A simple faith and a sober-living decision has given me the opportunity to build a new life based on the principles of sobriety, honesty and hard work.  I am not perfect, and that is not the point.  I still have plenty of fun and I live an open life.  I have confessed my wrongs, stayed the course and helped others as part of my walk to freedom.

I read a writing that described success as winning the appreciation of honest critics and enduring the betrayal of false friends.  I have done some of that.  Got some to go.  A sin or mistake should not define a man his whole life.  Just like all the great games I played as a Cowboy does not make me a great guy.  Many former Cowboys who made mistakes would set the record straight if given the chance.  None of us are all bad.  Forgiveness and understanding comes with confession.

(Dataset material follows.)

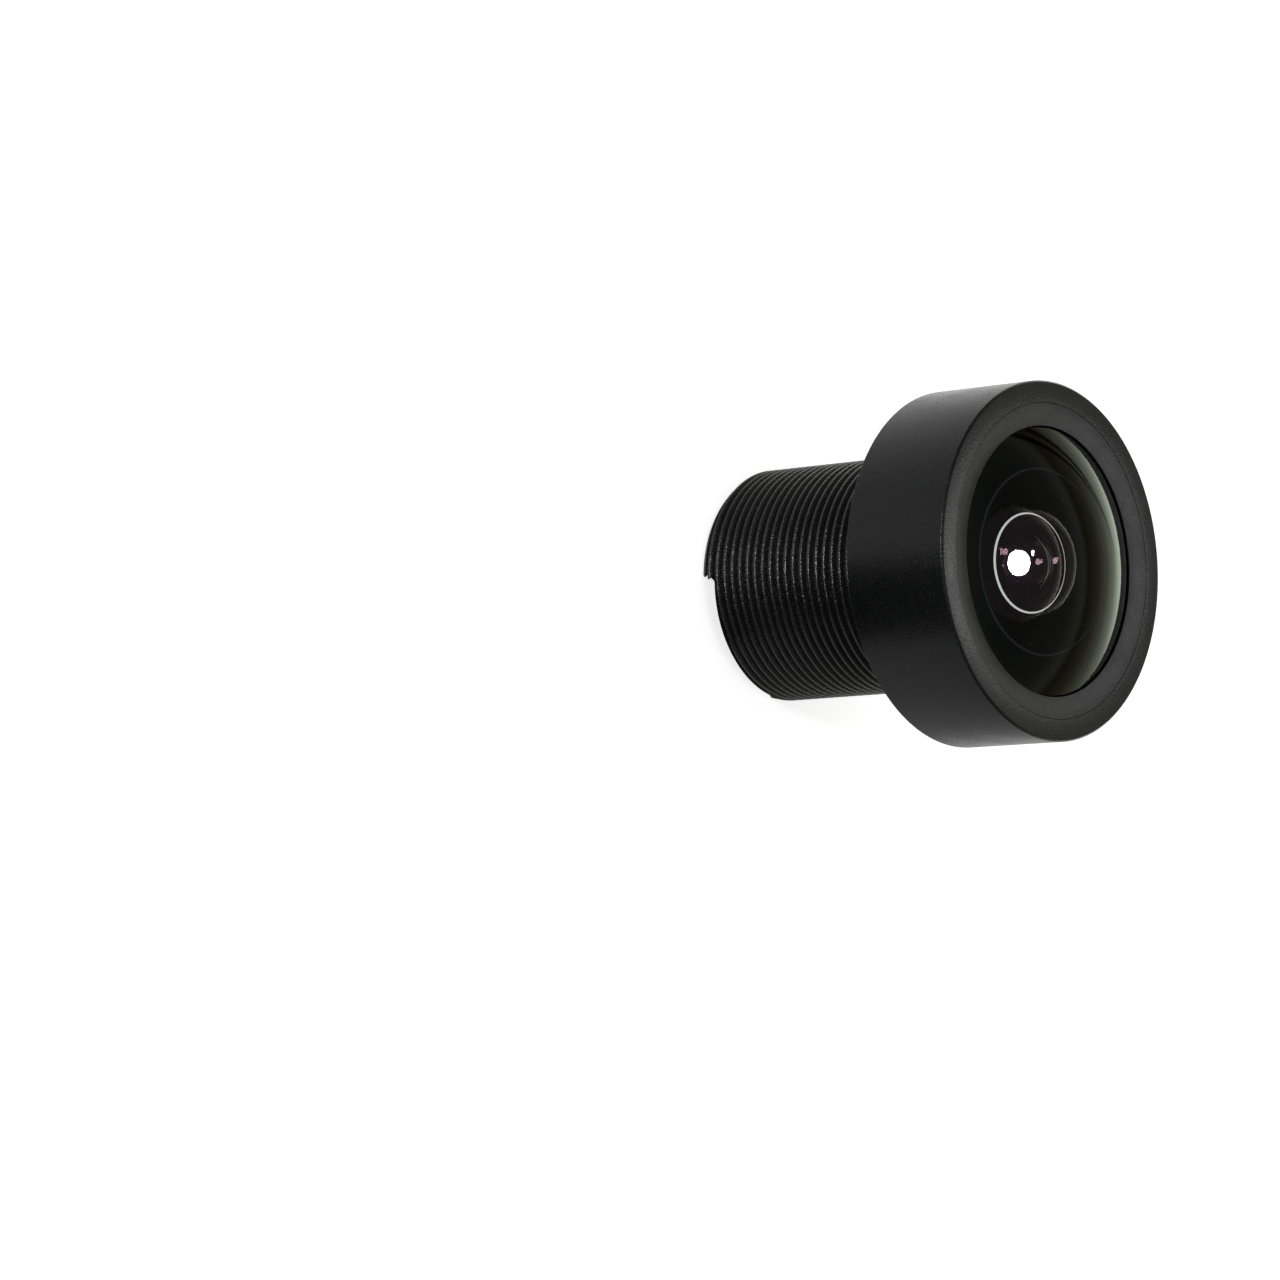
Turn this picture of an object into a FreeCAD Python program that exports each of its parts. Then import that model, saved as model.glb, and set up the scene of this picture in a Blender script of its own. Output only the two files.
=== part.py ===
import FreeCAD, Part
import math
import os

from FreeCAD import Vector

# A board camera lens for an M12 x 0.5 holder: a wide head with a large domed front element on a
# threaded tube. The lens stands on its rear end. Z is the optical axis and points to the front,
# and the origin is the centre of the rear end face. All sizes are in millimetres.
#
# The pieces stack up inside the barrel from two sides. Lens 6, the cemented pair, the stop and
# lens 3 rest on each other and on the rear wall. Lens 1 rests on its seat in the head, and lens 2
# is held behind it. The long spacer between lens 2 and lens 3 fills what is left between them.

# Barrel, outside
thread_diameter = 12.0
thread_depth = 0.31
thread_length = 12.0
relief_width = 0.3
rear_rim_diameter = 11.4
rear_chamfer_length = 0.45
head_diameter = 18.0
head_length = 6.0
head_chamfer = 0.12

# Barrel, inside
rear_wall = 0.7
window_diameter = 6.2
rear_bore_diameter = 8.0
main_bore_diameter = 9.8
ring_bore_diameter = 15.8
bore_clearance = 0.05

# Slot across the rear end, and the filter glued into it
slot_width = 7.8
slot_depth = 0.8
filter_width = 7.0
filter_length = 8.4
filter_thickness = 0.3
filter_chamfer = 0.06
bead_lap = 0.3
bead_height = 0.22
bead_hollow = 0.06

# Front retaining ring and the seal under it
opening_diameter = 13.5
ring_dip = 0.25
ring_lip = 0.1
ring_chamfer = 0.05
skirt_clearance = 0.1
seal_section = 0.65
seal_corner = 0.16

# Lens elements. A rise is how far a surface's middle stands in front of its own edge.
lens_1_diameter = 14.2
lens_1_edge = 1.57
lens_1_front_rise = 1.93
lens_1_rim_lap = 0.2
lens_1_hollow_depth = 2.42
lens_2_edge = 0.49
lens_2_front_rise = 2.17
lens_2_hollow_diameter = 4.82
lens_2_hollow_depth = 1.7
hollow_bevel = 0.08
lens_3_edge = 1.6
lens_3_front_diameter = 8.0
lens_3_front_rise = 0.9
lens_3_rear_diameter = 7.2
lens_3_rear_rise = 0.5
lens_4_edge = 0.5
lens_4_front_diameter = 6.8
lens_4_front_rise = 0.8
cemented_rise = 1.3
lens_5_edge = 2.2
lens_5_hollow_diameter = 6.4
lens_5_hollow_depth = 0.3
lens_6_edge = 1.0
lens_6_front_diameter = 6.4
lens_6_front_rise = 0.6
lens_6_rear_diameter = 5.8
lens_6_rear_rise = 0.5

# Spacers, stop and light shields
spacer_wall = 0.45
spacer_1_2_length = 0.41
spacer_3_stop_length = 0.9
spacer_stop_4_length = 1.1
spacer_5_6_length = 0.7
stop_thickness = 0.15
stop_diameter = 2.4
stop_bevel = 0.1
shield_thickness = 0.1
shield_2_diameter = 5.4
shield_5_diameter = 5.6
baffle_count = 4
baffle_depth = 0.25
baffle_land = 0.4

# Radii that several pieces share
thread_radius = thread_diameter / 2
head_radius = head_diameter / 2
main_bore_radius = main_bore_diameter / 2
rear_bore_radius = rear_bore_diameter / 2
main_piece_radius = main_bore_radius - bore_clearance
rear_piece_radius = rear_bore_radius - bore_clearance
opening_radius = opening_diameter / 2
lens_1_radius = lens_1_diameter / 2
ring_bore_radius = ring_bore_diameter / 2
seal_groove_radius = lens_1_radius + seal_section


def height_above_edge(edge_radius, rise, radius):
    """Height of a spherical cap over its own edge, at a distance from the axis."""
    sphere = (edge_radius ** 2 + rise ** 2) / (2 * rise)
    return math.sqrt(sphere ** 2 - radius ** 2) - math.sqrt(sphere ** 2 - edge_radius ** 2)


# Heights along the axis. First the group that rests on the rear wall, from the rear to the front.
lens_6_z = slot_depth + rear_wall
spacer_5_6_z = lens_6_z + lens_6_edge
shield_5_z = spacer_5_6_z + spacer_5_6_length
lens_5_z = shield_5_z + shield_thickness
lens_4_z = lens_5_z + lens_5_edge
spacer_stop_4_z = lens_4_z + lens_4_edge
stop_z = spacer_stop_4_z + spacer_stop_4_length
spacer_3_stop_z = stop_z + stop_thickness
lens_3_z = spacer_3_stop_z + spacer_3_stop_length
spacer_2_3_z = lens_3_z + lens_3_edge

# Then the group that hangs from the front rim, from the front to the rear.
front_z = thread_length + head_length
opening_z = front_z - ring_dip
lip_z = opening_z - ring_lip
dome_at_opening = height_above_edge(lens_1_radius, lens_1_front_rise, opening_radius)
lens_1_z = lip_z - dome_at_opening - lens_1_edge
seal_top_z = lens_1_z + seal_section
spacer_1_2_z = lens_1_z - spacer_1_2_length
spacer_1_2_radius = main_piece_radius - spacer_wall
dome_at_spacer = height_above_edge(main_piece_radius, lens_2_front_rise, spacer_1_2_radius)
lens_2_z = spacer_1_2_z - dome_at_spacer - lens_2_edge
shield_2_z = lens_2_z - shield_thickness


def turned(edges):
    """Solid of revolution about Z, from the edges of a closed half section in the XZ plane."""
    section = Part.Face(Part.Wire(edges))
    return section.revolve(Vector(0, 0, 0), Vector(0, 0, 1), 360)


def line(start, end):
    """Straight edge between two (radius, z) points of a half section."""
    return Part.makeLine(Vector(start[0], 0, start[1]), Vector(end[0], 0, end[1]))


def turned_polygon(points):
    """Solid of revolution from the corners of a straight-sided half section."""
    closed = points + [points[0]]
    return turned([line(start, end) for start, end in zip(closed, closed[1:])])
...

Dallas, I have hung around sober long enough to get my act together.  I apologize to Dallas, the Cowboys, fans of football, fans of Thomas Henderson and the kids then and now for what I did 13 years ago.  I take full responsibility and have paid the dues.

I know some of you felt bad for me.  Others were rightfully angry and disgusted.  I was disgusted, too.  The amends I offer are to go on in my life and never shame you or my family again.  That is the road I will trudge to a happy destiny, hopefully.  Forgive me even if you do not love me anymore.

We all make mistakes

I close with this: We all make mistakes.  Admitting my mistakes to you was a must for my sanity, recovery and future.  To anyone suffering from alcoholism or drug addiction, I say this: If Thomas Henderson can get sober and stay sober, anyone can.  If you have made serious mistakes in your life, you can change the outcome over time.  If you work for change, you will get the results you want.

This chapter of amends to Dallas is now closed.  God, thank you for letting me laugh and smile again . . . but please, God, don't ever let me forget that I cried.